In the programme of this concert evening we take a look into the musical world of Fellini's films La Strada, La Dolce Vita, 8 ½, and Amarcord. The music naturally differs in each one, but they do have a common attribute: a kaleidoscopic musical imagination that enables rapid changes in expression and mood. In short, Rota's music resonates with the emotional core of both the characters and the audience.
Many other directors also invited Nino Rota to collaborate with them and the composer created over 170 film scores. He composed the music for several films by Luchino Visconti – for his historical drama The Leopard (based on the eponymous novel by G. T. di Lampedusa) he made use of an unpublished waltz by Giuseppe Verdi. The melody from the films The Godfather by Francis Ford Coppola and Franco Zeffirelli's Romeo and Juliet number among his "immortal" works.
A special category in the history of Italian cinema is the "Spaghetti Western" and related action and detective films from the 1960s. Riding this wave was director Sergio Leone and alongside him his former schoolmate, composer Ennio Morricone.
Ennio Morricone (b. 1928) also had a classical music education, stylistically geared toward the modernist avant-garde, and he too was intimately familiar with the world of popular music – from a young age he had filled in for his father as a trumpet player in the bars of Rome.
Thanks to his talent for visualising sound, he soon made his way as an arranger sought out by television, radio, theatre and eventually also film production teams, which paved the way for original music gigs as well. Today the nearly ninety-year-old composer is the king of movie music, not just in terms of number of film scores composed – for than 500 (!) – but above all due to his inexhaustible melodic inventiveness, instrumental ingenuity and the courage – sometimes bordering on audacity – to experiment.
Sergio Leone and Ennio Morricone collaborated on eight films. Some of the melodies even became hits beyond the silver screen – for example the famous coyote song from the movie The Good, the Bad and the Ugly in the unique popularisation by Hugo Montenegro or the main theme from the film Once Upon a Time in the West in the original with the composer's "house" singer Edda Dell'Orso, today in the concert repertoire of many others. For the music to Leone's last film Once Upon a Time in America, Ennio Morricone was nominated for a Golden Globe and won the top prize from the British Academy and the Los Angeles Film Critics Association.
Morricone was nominated for an Oscar five times – for a long time neither Morricone's fans nor the composer himself could accept the fact that he did not win it for Roland Joffé's film The Mission, because even after thirty years it is an exceptionally powerful film with compelling music. The movies Cinema Paradiso and Maléna are united by the figure of director Giuseppe Tornatore, who followed Sergio Leone in choosing Ennio Morricone as his personal composer, and their collaboration continues to date. For Cinema Paradiso he also invited the composer's son Andrea, who chose a truly difficult path – to follow in his father's footsteps as a film composer.

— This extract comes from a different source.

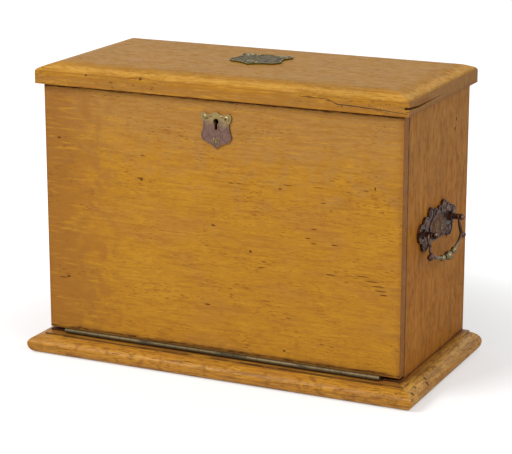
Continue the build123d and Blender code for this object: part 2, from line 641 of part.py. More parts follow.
def handle_posts():
    """Two posts with ball ends; their shanks run through the side panel to a nut."""
    posts = []
    face = HALF_W + PLATE_T
    for y in handle_post_places():
        pivot = HALF_W + PIVOT_OUT
        post = rod((INNER_HALF + GAP, y, HANDLE_Z), (face, y, HANDLE_Z), SHANK_R)
        post += rod((face, y, HANDLE_Z), (face + POST_BASE_T, y, HANDLE_Z), POST_BASE_R)
        post += rod((face, y, HANDLE_Z), (pivot + POST_R, y, HANDLE_Z), POST_R)
        post += rod((pivot, y, HANDLE_Z), (pivot + FINIAL_OUT, y, HANDLE_Z), FINIAL_R * 0.6)
        post += Pos(pivot + FINIAL_OUT, y, HANDLE_Z) * Sphere(FINIAL_R)
        post -= rod((pivot, y - 2 * POST_R, HANDLE_Z), (pivot, y + 2 * POST_R, HANDLE_Z), BAIL_R + FIT)
        posts.append(post)
    return Compound(posts)


def handle_nuts():
    """Square nuts sunk in the inner face of the side panel."""
    nuts = []
    sink = INNER_HALF + NUT_SINK
    half = NUT_W / 2
    for y in handle_post_places():
        nut = block((sink - NUT_T, sink), (y - half, y + half), (HANDLE_Z - half, HANDLE_Z + half))
        nuts.append(nut - rod((INNER_HALF, y, HANDLE_Z), (HALF_W, y, HANDLE_Z), SHANK_R + FIT))
    return Compound(nuts)


def handle_bail():
    """The right-hand bail: a bent bar with outer knobs, beads and collars, hung a little outwards."""
    x, top = HALF_W + PIVOT_OUT, HANDLE_Z
    arm, neck, hip = (1.18, 0), (1.11, 0.33), (1.13, 0.62)
    shares = [arm, neck, hip, (0.87, 0.8), (BEAD_Y / PIVOT_HALF, 0.955)]
    half = [(PIVOT_HALF - BAIL_TIP, 0)] + [(out * PIVOT_HALF, down * BAIL_DROP) for out, down in shares]
    points = [(x, HANDLE_Y - y, top - drop) for y, drop in half]
    points += [(x, HANDLE_Y, top - BAIL_DROP)]
    points += [(x, HANDLE_Y + y, top - drop) for y, drop in reversed(half)]
    bends = [BAIL_DROP * share for share in (0.086, 0.18, 0.079, 0.288, 0.504)]
    path = FilletPolyline(*points, radius=bends + [BAIL_DROP * 1.44] + bends[::-1])
    bail = sweep(Plane(origin=path @ 0, z_dir=path % 0) * Circle(BAIL_R), path=path)
    bail += Pos(x, HANDLE_Y, top - BAIL_DROP) * Sphere(BIG_BEAD_R)
    bead_drop, collar_drop = half[-1][1], (half[-1][1] + BAIL_DROP) / 2
    for side in (-1, 1):
        bail += Pos(x, HANDLE_Y + side * BEAD_Y, top - bead_drop) * Sphere(BEAD_R)
        low = (x, HANDLE_Y + side * (COLLAR_Y - COLLAR_L / 2), top - collar_drop - 0.1)
        high = (x, HANDLE_Y + side * (COLLAR_Y + COLLAR_L / 2), top - collar_drop + 0.1)
        bail += rod(low, high, COLLAR_R)
        knob_y = HANDLE_Y + side * (hip[0] * PIVOT_HALF + KNOB_R)
        bail += Pos(x, knob_y, top - hip[1] * BAIL_DROP - KNOB_R * 0.6) * Sphere(KNOB_R)
    return bail.rotate(Axis((x, HANDLE_Y, top), (0, 1, 0)), -BAIL_HANG)


def handles():
    right = {"plate": handle_plate(), "posts": handle_posts(), "nuts": handle_nuts(), "bail": handle_bail()}
    parts = {}
    for name, shape in right.items():
        parts[f"handle_{name}_right"] = shape
        parts[f"handle_{name}_left"] = mirror(shape, about=Plane.YZ)
    return parts


def letter_rack():
    """Stepped dividers housed in two sloping ends, standing on the floor against the back."""
    front, rear = RACK_FRONT, RACK_REAR
    pocket = (RACK_D - RACK_POCKETS * DIVIDER_T) / RACK_POCKETS
    outer = INNER_HALF - GAP
    inner = outer - RACK_END_T
    slope = [(rear, FLOOR_Z + RACK_BACK_H), (front, FLOOR_Z + RACK_FRONT_H)]
    end = extrude_along_x(polygon((front, FLOOR_Z), (rear, FLOOR_Z), *slope), inner, outer)
    rise = (RACK_BACK_H - RACK_FRONT_H) / RACK_D
    parts = {}
    for index in range(RACK_POCKETS):
        low = front + index * (pocket + DIVIDER_T)
        top = FLOOR_Z + RACK_FRONT_H + rise * (low - front)
        reach = inner + DIVIDER_GROOVE
        divider = block((-reach, reach), (low, low + DIVIDER_T), (FLOOR_Z, top))
        dip_r = (DIP_W ** 2 / 4 + DIP_D ** 2) / (2 * DIP_D)
        dip_z = top + dip_r - DIP_D
        divider -= rod((0, low - 1, dip_z), (0, low + DIVIDER_T + 1, dip_z), dip_r)
        groove = (low - SLIDE_IN, low + DIVIDER_T + SLIDE_IN)
        end -= block((inner - 1, reach + SLIDE_IN), groove, (FLOOR_Z, top))
        parts[f"rack_divider_{index}" if index else "rack_front"] = divider
    parts["rack_end_right"] = end
    parts["rack_end_left"] = mirror(end, about=Plane.YZ)
    return parts


def ink_tray():
    """A block with a square well for each bottle and a round-bottomed pen groove."""
    y, top = TRAY_Y, FLOOR_Z + TRAY_H
    reach = INNER_HALF - GAP
    tray = block((-reach, reach), (y - TRAY_D / 2, y + TRAY_D / 2), (FLOOR_Z, top))
    well = BOTTLE_W / 2 + GAP
    for x in (-BOTTLE_X, BOTTLE_X):
        tray -= block((x - well, x + well), (y - well, y + well), (top - BOTTLE_SINK, top + 1))
    groove_z = top - PEN_DEEP + PEN_R
    return tray - rod((-PEN_L / 2, y, groove_z), (PEN_L / 2, y, groove_z), PEN_R)


def ink_set(x):
    """One glass bottle with its brass collar, hinged cap and cap pin."""
    y, foot = TRAY_Y, FLOOR_Z + TRAY_H - BOTTLE_SINK
    shoulder = foot + BOTTLE_H
    rim = shoulder + NECK_H
    half = BOTTLE_W / 2
    glass = block((x - half, x + half), (y - half, y + half), (foot, shoulder))
    glass = fillet(glass.edges().filter_by(Axis.Z), BOTTLE_CORNER)
    glass = chamfer(glass.faces().sort_by(Axis.Z)[-1].edges(), BOTTLE_CORNER / 2)
    glass += rod((x, y, foot + 1), (x, y, rim), NECK_R)
    glass -= rod((x, y, foot + BOTTLE_WALL), (x, y, shoulder - BOTTLE_WALL), half - BOTTLE_WALL)
    glass -= rod((x, y, foot + BOTTLE_WALL), (x, y, rim + 1), NECK_BORE_R)
    collar_r = NECK_R + FIT + COLLAR_WALL
    hinge_y, hinge_z = y + CAP_HINGE_OUT, rim + GAP
    collar = rod((x, y, shoulder), (x, y, rim), collar_r)
    ear_low = CAP_KNUCKLE_L / 2 + GAP
    for side in (-1, 1):
        span = sorted((x + side * ear_low, x + side * (ear_low + CAP_EAR_L)))
        collar += rod((span[0], hinge_y, hinge_z), (span[1], hinge_y, hinge_z), CAP_KNUCKLE_R)
        arm_y = (y + NECK_R + COLLAR_WALL / 2, hinge_y)
        collar += block(span, arm_y, (rim - CAP_KNUCKLE_R, rim))
    collar -= rod((x, y, shoulder - 1), (x, y, rim + CAP_T), NECK_R + FIT)
    reach = ear_low + CAP_EAR_L
    ends = ((x - reach, hinge_y, hinge_z), (x + reach, hinge_y, hinge_z))
    collar -= rod((ends[0][0] - 1, *ends[0][1:]), (ends[1][0] + 1, *ends[1][1:]), CAP_PIN_R + FIT)
    cap_low = rim + GAP
    crown = (0, CAP_T + DOME_H)
    dome = TangentArc(crown, (collar_r, CAP_T), tangent=(1, 0))
    section = make_face([dome, Polyline((collar_r, CAP_T), (collar_r, 0), (0, 0), crown)])
    cap = Pos(x, y, cap_low) * revolve(Plane.XZ * section, Axis.Z)
    knuckle = CAP_KNUCKLE_L / 2
    cap += rod((x - knuckle, hinge_y, hinge_z), (x + knuckle, hinge_y, hinge_z), CAP_KNUCKLE_R)
    cap += block((x - knuckle, x + knuckle), (y + NECK_R, hinge_y), (cap_low, hinge_z + CAP_KNUCKLE_R))
    cap += Pos(x, y - collar_r, cap_low + CAP_T / 2) * Sphere(CAP_T / 2)
    cap -= rod((x - half, hinge_y, hinge_z), (x + half, hinge_y, hinge_z), CAP_PIN_R + FIT)
    pin = rod(*ends, CAP_PIN_R)
    return {"ink_bottle": glass, "ink_collar": collar, "ink_cap": cap, "ink_cap_pin": pin}


def build():
    nodes, plinth_holes = plinth_parts()
    nodes.update(case_boards())
    nodes["case_bottom"] = cut_all(nodes["case_bottom"], plinth_holes)
    nodes.update(fall_hinge())
    nodes.update(lid_hinges())
    nodes["fall_board"] = fall_board()
    nodes["writing_leather"] = writing_leather()
    nodes.update(lock_parts())
    nodes["lock_link_plate"] = link_plate()
    nodes["link_plate_screws"] = Compound([screw(*at) for at in link_screw_places()])
    nodes["lid_board"] = lid_board()
    nodes["escutcheon"] = escutcheon()
    nodes["escutcheon_pins"] = Compound([tack(*at) for at in escutcheon_tack_places()])
    nodes["lid_plaque"] = lid_plaque()
    nodes["plaque_pins"] = Compound([tack(*at) for at in plaque_tack_places()])
    nodes.update(handles())
    nodes.update(letter_rack())
    nodes["ink_tray"] = ink_tray()
    for side, x in (("left", -BOTTLE_X), ("right", BOTTLE_X)):
        for name, shape in ink_set(x).items():
            nodes[f"{name}_{side}"] = shape
    return nodes


os.makedirs("parts", exist_ok=True)
for node, shape in build().items():
    export_step(shape, f"parts/{node}.step")
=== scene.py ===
"""Looks of an upright wooden writing box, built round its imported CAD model.

Lengths are in metres in the model's own frame: +X to the right of the front, +Y to the back, +Z up.
Sizes given in millimetres have names that end in _mm.
"""

import logging
import math
from dataclasses import dataclass
from enum import Enum
from typing import Any

import bmesh
import bpy
from mathutils import Matrix, Vector


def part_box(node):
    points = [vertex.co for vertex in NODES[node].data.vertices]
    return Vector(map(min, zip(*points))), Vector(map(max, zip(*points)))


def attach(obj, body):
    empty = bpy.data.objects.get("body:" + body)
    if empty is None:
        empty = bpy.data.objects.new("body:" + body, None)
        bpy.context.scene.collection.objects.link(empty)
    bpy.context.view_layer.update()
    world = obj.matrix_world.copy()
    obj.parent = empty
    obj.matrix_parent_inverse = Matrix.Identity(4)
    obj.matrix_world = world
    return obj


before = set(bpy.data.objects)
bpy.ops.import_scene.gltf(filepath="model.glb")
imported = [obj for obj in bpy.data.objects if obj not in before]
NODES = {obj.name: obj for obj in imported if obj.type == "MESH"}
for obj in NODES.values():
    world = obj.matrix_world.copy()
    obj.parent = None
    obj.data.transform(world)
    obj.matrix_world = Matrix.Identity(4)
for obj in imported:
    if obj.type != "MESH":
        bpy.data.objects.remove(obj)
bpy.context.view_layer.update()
SCENE = bpy.context.scene
MM = 0.001
LOG = logging.getLogger("writing_box")
Colour = tuple[float, float, float, float]
Inputs = dict[str | int, Any]
Triple = tuple[float, float, float]
Row = tuple[float, float, float, float]
Mesh = bmesh.types.BMesh
Material = bpy.types.Material
Socket = bpy.types.NodeSocket

WHITE = (1.0, 1.0, 1.0, 1.0)
# Sockets of the Mix node when it mixes colours
MIX_BY, MIX_A, MIX_B, MIXED = 0, 6, 7, 2
# A mark fades from its core to its edge, in shares of its reach
MARK_CORE, MARK_EDGE = 0.6, 1.25
# Vertices of a shape nearer than this are one
WELD = 0.002 * MM
# A scroll starts this share of its radius from its eye
SCROLL_EYE = 0.12
STEPS_PER_TURN = 26
# Edges that turn by more than this stay sharp
SHARP_ANGLE = math.radians(35)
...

It is no easier for the others to step out of the shadow of classics Nino Rota and Ennio Morricone – Luis Bacalov (b. 1933) and Nicola Piovani (b. 1946) have each worked once with Federico Fellini and attesting to their profile as composers who, in the packed ring of cinematic music, have managed to cross over from mere craft into artistic distinction, are the Oscars for Bacalov's music to Il Postino (directed by Michael Radford) and for Piovani's score to the movie Life is Beautiful (directed by Roberto Benigni). Both films are from the 1990s and the good news is that they are keeping up the tradition of Italian film music and continuing to carry the torch.
A recording of the concert is broadcast by ČRo Dvojka.